Kualitasnya bagi Liverpool semakin dipertegas musim lalu, ketika peran penting kapten klub dalam rekor kejuaraan Inggris ke-20 mengakibatkan dia diberi kontrak baru pada usia 33 tahun.
Getty/GOAL1Didier Drogba
Didier Drogba tidak melakukan penampilan pertamanya di Ligue 1 sampai dia berusia 24 tahun. Sebelum titik itu, hanya ada sedikit bukti yang menunjukkan bahwa penyerang itu ditakdirkan untuk kejayaan, sebagaimana mantan mahasiswa akuntansi itu terhambat oleh masalah cedera yang tak henti-hentinya.

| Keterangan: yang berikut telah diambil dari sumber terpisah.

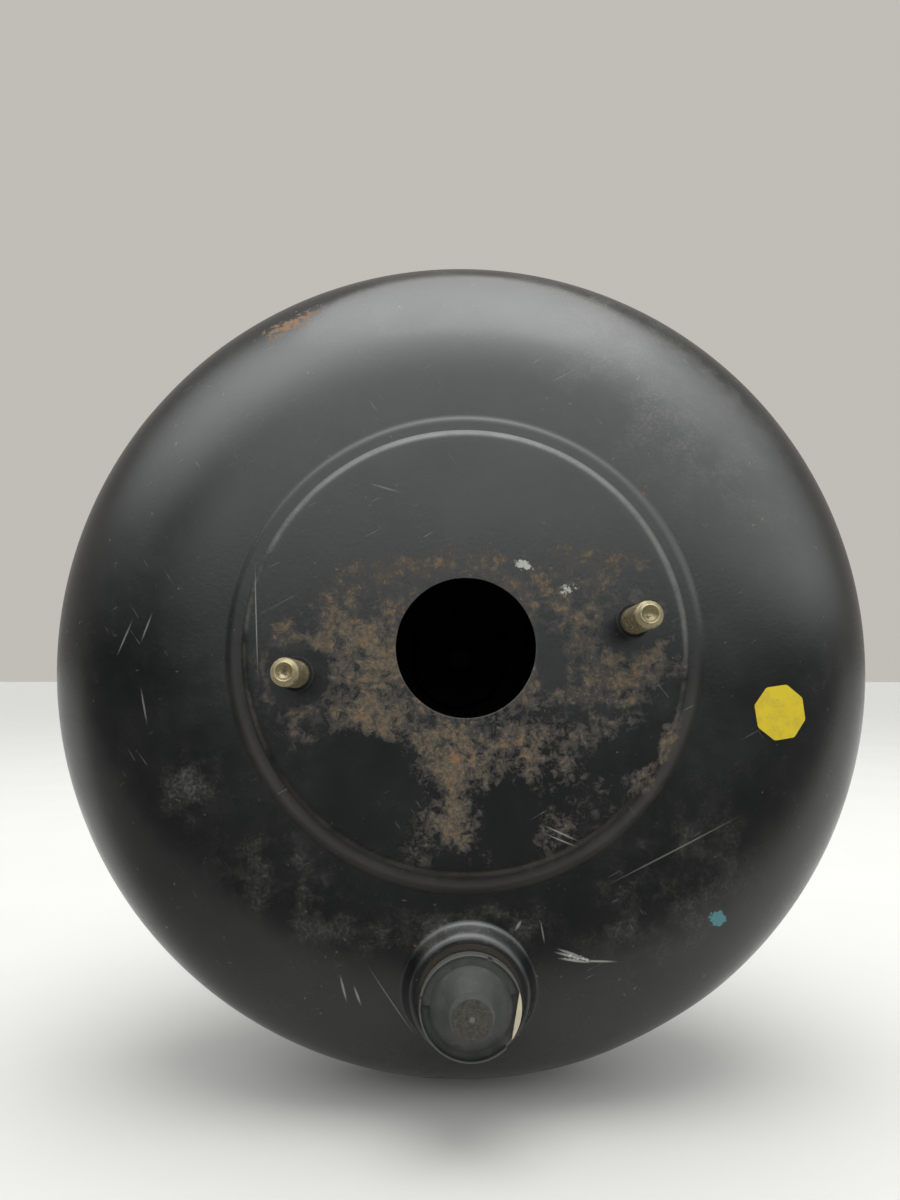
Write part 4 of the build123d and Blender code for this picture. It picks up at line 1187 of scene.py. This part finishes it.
@dataclass
class BlankLabel:
    """Plain yellow eight-sided label on the dome."""

    x: float = 92.6
    z: float = -18.9
    across: float = 15.6
    turn: float = 8.0
    thickness: float = 0.18
    corner: float = 0.5
    lift: float = 0.04
    cuts: int = 5

    def build(self, shell: FrontShell, finishes: Finishes) -> None:
        """Builds and dresses the label.

        Args:
            shell: The shell that it is stuck on.
            finishes: The materials.
        """
        work = bmesh.new()
        radius = self.across / 2 / math.cos(math.radians(22.5)) * MM
        bmesh.ops.create_circle(work, cap_ends=True, segments=8, radius=radius)
        bmesh.ops.bevel(work, geom=work.verts[:], offset=self.corner * MM, offset_type="OFFSET",
                        affect="VERTICES", segments=3, profile=0.5, material=-1)
        bmesh.ops.poke(work, faces=work.faces[:])
        bmesh.ops.subdivide_edges(work, edges=work.edges[:], cuts=self.cuts, use_grid_fill=True)
        turn = Matrix.Rotation(math.radians(22.5 + self.turn), 4, "Z")
        bmesh.ops.transform(work, matrix=turn, verts=work.verts)
        for vert in work.verts:
            x, z = self.x + vert.co.x / MM, self.z + vert.co.y / MM
            vert.co = Vector((x, shell.dome_at(math.hypot(x, z)) - self.lift, z)) * MM
        grown = bmesh.ops.extrude_face_region(work, geom=work.faces[:])
        raised = [item for item in grown["geom"] if isinstance(item, bmesh.types.BMVert)]
        bmesh.ops.translate(work, verts=raised, vec=(0.1 * self.thickness * MM, -self.thickness * MM, 0.0))
        tidy(work)
        made = piece("blank_label", work, finishes["label_film"], 40.0)
        settle(made, Slot.YELLOW_ZINC)


@dataclass
class RearShell:
    """Pressed rear shell with its neck, turned smoothly."""

    sheet: float = 1.6
    steps: int = 240
    corners: tuple[Corner, ...] = (
        (134.4, -62.0, 0.0), (127.5, -62.0, 2.5), (127.5, -46.0, 8.0), (117.0, -33.0, 14.0),
        (82.0, -20.0, 7.0), (69.0, -1.6, 5.0), (27.2, -1.6, 2.5), (27.2, 27.0, 0.0))

    def build(self, finishes: Finishes) -> None:
        """Builds and dresses the shell."""
        inner = rounded(self.corners, 8)
        work = bmesh.new()
        Lathe().turn(work, inner + beside(inner, self.sheet), self.steps)
        tidy(work)
        made = piece("rear_shell_pressing", work, finishes["black_paint"], 40.0)
        settle(made, Slot.BLACK_PAINT, "rear_shell")


@dataclass
class DustBoot:
    """Rubber bellows between the neck and the pedal rod."""

    neck: float = 28.85
    start: float = 14.0
    folds: int = 5
    first: float = 26.0
    pitch: float = 7.0
    crest: float = 34.0
    root: float = 27.5
    collar: float = 5.1
    bead: Pair = (2.6, 3.0)
    sheet: float = 1.3
    end: float = 80.0
    shut: float = 0.52

    def build(self, finishes: Finishes) -> None:
        """Builds and dresses the boot."""
        corners = [(self.neck, self.start, 0.0), (self.neck, self.first, 1.0)]
        for fold in range(self.folds):
            y = self.first + fold * self.pitch
            corners += [(self.crest, y + self.pitch / 2, 1.2), (self.root, y + self.pitch, 1.2)]
        corners += [(14.0, 70.0, 3.0), (self.collar, 72.0, 1.2), (self.collar, self.end, 0.0)]
        inner = rounded(corners, 6)
        work = bmesh.new()
        Lathe().turn(work, inner + beside(inner, self.sheet), 120)
        wide, high = self.bead
        bead = closed((self.neck, self.start, 0.0), (self.neck + wide, self.start, 0.9),
                      (self.neck + wide, self.start + high, 0.9), (self.neck, self.start + high, 0.0))
        Lathe().turn(work, bead, 120)
        tidy(work)
        made = piece("dust_boot_bellows", work, finishes["rubber"], 60.0)
        settle(made, Slot.RUBBER, "dust_boot")
        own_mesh(made)


@dataclass
class CarriedNodes:
    """CAD pieces that keep their shape and take a finish."""

    oiled: tuple[str, ...] = ("output_rod", "output_rod_retainer", "reaction_disc", "return_spring",
                              "diaphragm_plate")

    def dress(self, finishes: Finishes) -> None:
        """Gives every CAD node the finish of its slot, and those seen through the bore a near-black steel
        that paints the bore's shade.
        """
        for name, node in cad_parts.items():
            for held in node.material_slots:
                slot = held.material.name.split(".")[0] if held.material else ""
                wanted = slot if slot in finishes.made else "steel"
                held.material = finishes["bore_shade_steel" if name in self.oiled else wanted]
            LOG.info("%s: %s", name, [held.material.name for held in node.material_slots])


# ---------------------------------------------------------------- studio
@dataclass
class Studio:
    """Floor, world, lamp and camera."""

    floor_tilt: float = 1.5
    floor_low: float = -136.55
    touch: float = -64.0
    half_floor: float = 40.0
    eye: Corner = (-0.00785, -0.3819, -0.016)
    pitch: float = 96.61
    yaw: float = -0.71
    lens: float = 26.55
    wall: Corner = (0.530, 0.512, 0.470)
    sky: Corner = (0.97, 1.0, 1.0)
    ambient: Corner = (0.62, 0.63, 0.63)
    front: float = 0.5
    floor: Colour = (0.91, 0.90, 0.865, 1.0)
    floor_stain: Colour = (0.6, 0.59, 0.56, 1.0)
    floor_mirrored: Colour = (0.03, 0.03, 0.03, 1.0)
    floor_ahead: Ease = (-0.24, -0.12, 0.93, 0.0)
    floor_left: Ease = (-0.20, 0.0, 0.65, 0.0)
    floor_left_end: Ease = (-0.12, -0.04, 1.0, 0.0)
    low_sky: Ease = (0.01, 0.26, 0.035, 2.6)
    high_sky: Ease = (0.45, 0.86, 0.0, 2.7)
    side_sky: Ease = (-0.75, -0.1, 0.18, 1.0)
    side_top: Ease = (0.2, 0.6)
    behind: Ease = (0.34, -0.46)
    ahead: Ease = (0.3, -0.5)
    dim_wall: float = 0.72
    lamp_place: Corner = (0.1, -0.25, 1.5)
    lamp_aim: Corner = (0.0, -0.06, 0.0)
    lamp_size: float = 1.6
    lamp_power: float = 14.0

    def build(self) -> None:
        """Builds the whole studio."""
        self.build_floor()
        self.build_world()
        self.build_lamp()
        self.build_camera()

    def build_floor(self) -> None:
        """Pale plane that the booster stands on, rising a little to the back."""
        work = bmesh.new()
        bmesh.ops.create_grid(work, x_segments=8, y_segments=8, size=self.half_floor)
        turn = Matrix.Rotation(math.radians(self.floor_tilt), 4, "X")
        rest = Matrix.Translation((0.0, self.touch * MM, self.floor_low * MM))
        bmesh.ops.transform(work, matrix=rest @ turn, verts=work.verts)
        material = bpy.data.materials.new("pale_floor")
        material.use_nodes = True
        material.node_tree.nodes.clear()
        graph = Graph(material.node_tree)
        place = graph.node("TexCoord").outputs["Object"]
        stain = graph.ease(graph.cloud(place, 9.0, 5.0), 0.3, 0.7, 0.0, 0.06)
        colour = graph.blend(stain, self.floor, self.floor_stain)
        parts = graph.node("SeparateXYZ", {0: place})
        # For glossy rays only, the floor ahead of the booster and to its left is painted near-black: a
        # painted dark reflection in the shell.
        ahead = graph.ease(parts.outputs[1], *self.floor_ahead)
        left = graph.ease(parts.outputs[0], *self.floor_left)
        left = graph.product(left, graph.ease(parts.outputs[1], *self.floor_left_end))
        mirrored = graph.node("LightPath").outputs["Is Glossy Ray"]
        reflection_darkening = graph.product(graph.highest([ahead, left]), mirrored)
        colour = graph.blend(reflection_darkening, colour, self.floor_mirrored)
        shader = graph.node("BsdfPrincipled", {"Base Color": colour, "Roughness": 0.6,
                                               "Specular IOR Level": 0.05})
        output = graph.node("OutputMaterial")
        graph.feed(output.inputs["Surface"], shader.outputs[0])
        floor = piece("studio_floor", work, material)

    def build_world(self) -> None:
        """Pale wall ahead; bright above and dim behind the camera in reflections."""
        world = bpy.data.worlds.new("studio")
        bpy.context.scene.world = world
        world.use_nodes = True
        world.node_tree.nodes.clear()
        graph = Graph(world.node_tree)
        way = graph.node("SeparateXYZ", {0: graph.node("TexCoord").outputs["Generated"]})
        rise = way.outputs[2]
        sky = graph.ease(rise, *self.low_sky)
        sky = graph.math("ADD", sky, graph.ease(rise, *self.high_sky))
        side = graph.highest([graph.ease(way.outputs[0], *self.side_sky), graph.ease(rise, *self.side_top)])
        room = graph.node("VectorMath", {0: self.sky, "Scale": graph.product(sky, side)}, operation="SCALE")
        wall = (*self.wall, 1.0)
        behind = graph.ease(way.outputs[1], *self.behind)
        dim_wall = tuple(self.dim_wall * part for part in self.wall) + (1.0,)
        mirrored = graph.blend(behind, dim_wall, room.outputs[0])
        rays = graph.node("LightPath")
        seen = graph.math("MAXIMUM", rays.outputs["Is Camera Ray"], rays.outputs["Is Transmission Ray"])
        ahead = graph.math("MULTIPLY_ADD", graph.ease(way.outputs[1], *self.ahead), self.front, 1.0)
        soft = graph.node("VectorMath", {0: self.ambient, "Scale": ahead}, operation="SCALE").outputs[0]
        colour = graph.blend(rays.outputs["Is Glossy Ray"], soft, mirrored)
        colour = graph.blend(seen, colour, wall)
        background = graph.node("Background", {"Color": colour, "Strength": 1.0})
        output = graph.node("OutputWorld")
        graph.feed(output.inputs["Surface"], background.outputs[0])

    def build_lamp(self) -> None:
        """One wide soft lamp above and in front."""
        data = bpy.data.lights.new("overhead", "AREA")
        data.shape = "DISK"
        data.size = self.lamp_size
        data.energy = self.lamp_power
        lamp = bpy.data.objects.new("overhead", data)
        lamp.location = self.lamp_place
        way = Vector(self.lamp_aim) - Vector(self.lamp_place)
        lamp.rotation_euler = way.to_track_quat("-Z", "Y").to_euler()
        bpy.context.scene.collection.objects.link(lamp)

    def build_camera(self) -> None:
        """Close wide-angle camera in front of the master cylinder face."""
        data = bpy.data.cameras.new("view")
        data.lens = self.lens
        data.sensor_width = 36.0
        data.sensor_fit = "AUTO"
        data.clip_start = 0.005
        camera = bpy.data.objects.new("view", data)
        camera.location = self.eye
        camera.rotation_euler = (math.radians(self.pitch), 0.0, math.radians(self.yaw))
        bpy.context.scene.collection.objects.link(camera)
        bpy.context.scene.camera = camera
        bpy.context.scene.view_settings.view_transform = "Standard"


def main() -> None:
    """Builds every sub-assembly in order."""
    logging.basicConfig(level=logging.INFO, format="%(message)s")
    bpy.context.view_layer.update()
    finishes = Finishes.build(Effects())
    shell = FrontShell()
    CarriedNodes().dress(finishes)
    shell.build(finishes)
    ThreadedStuds("cylinder_studs", STUD_PLACES, -124.0, -144.3, "master_cylinder_studs").build(finishes)
    ThreadedStuds("wall_studs", WALL_STUD_PLACES, 0.0, 24.0, "bulkhead_studs").build(finishes)
    CheckValve().build(finishes)
    BlankLabel().build(shell, finishes)
    RearShell().build(finishes)
    DustBoot().build(finishes)
    Studio().build()


if __name__ == "__main__":
    main()
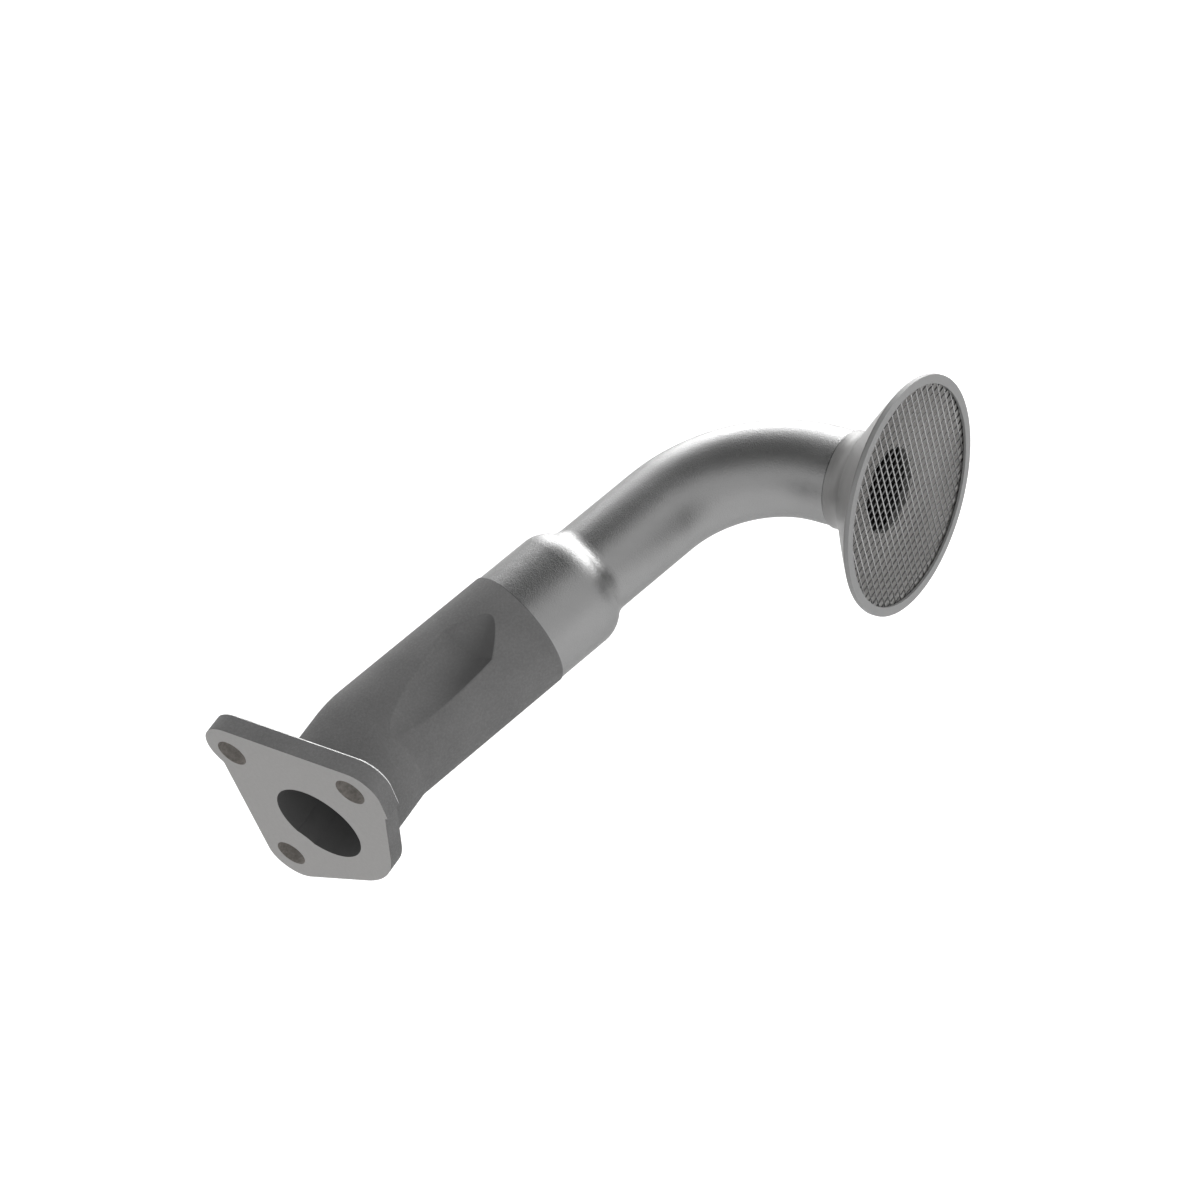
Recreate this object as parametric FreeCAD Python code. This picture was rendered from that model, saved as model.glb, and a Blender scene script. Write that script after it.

Namun, setelah musim terobosan di Guingamp, Drogba bergabung dengan Marseille dan benar-benar meledak di Velodrome, mencetak 32 gol dalam 55 pertandingan di semua kompetisi.
Banyak orang mengernyitkan dahi ketika Chelsea membeli Drogba seharga £24 juta, tetapi Jose Mourinho sangat yakin dengan potensi kelas dunia sang striker.
"Saya tidak merekrut Drogba karena cara dia bermain saat itu, tetapi karena apa yang bisa dia capai nanti," ungkap pelatih asal Portugal itu kemudian.
The Special One sangat benar tentang Drogba, karena pemain Pantai Gading itu menjadi ikon di Stamford Bridge, sebagian besar berkat aksi heroiknya dalam kemenangan final Liga Champions 2012 yang mustahil bagi Chelsea atas Bayern Munich.
Drogba akhirnya menutup tirai kariernya yang gemilang pada 2018, di usia 40 tahun.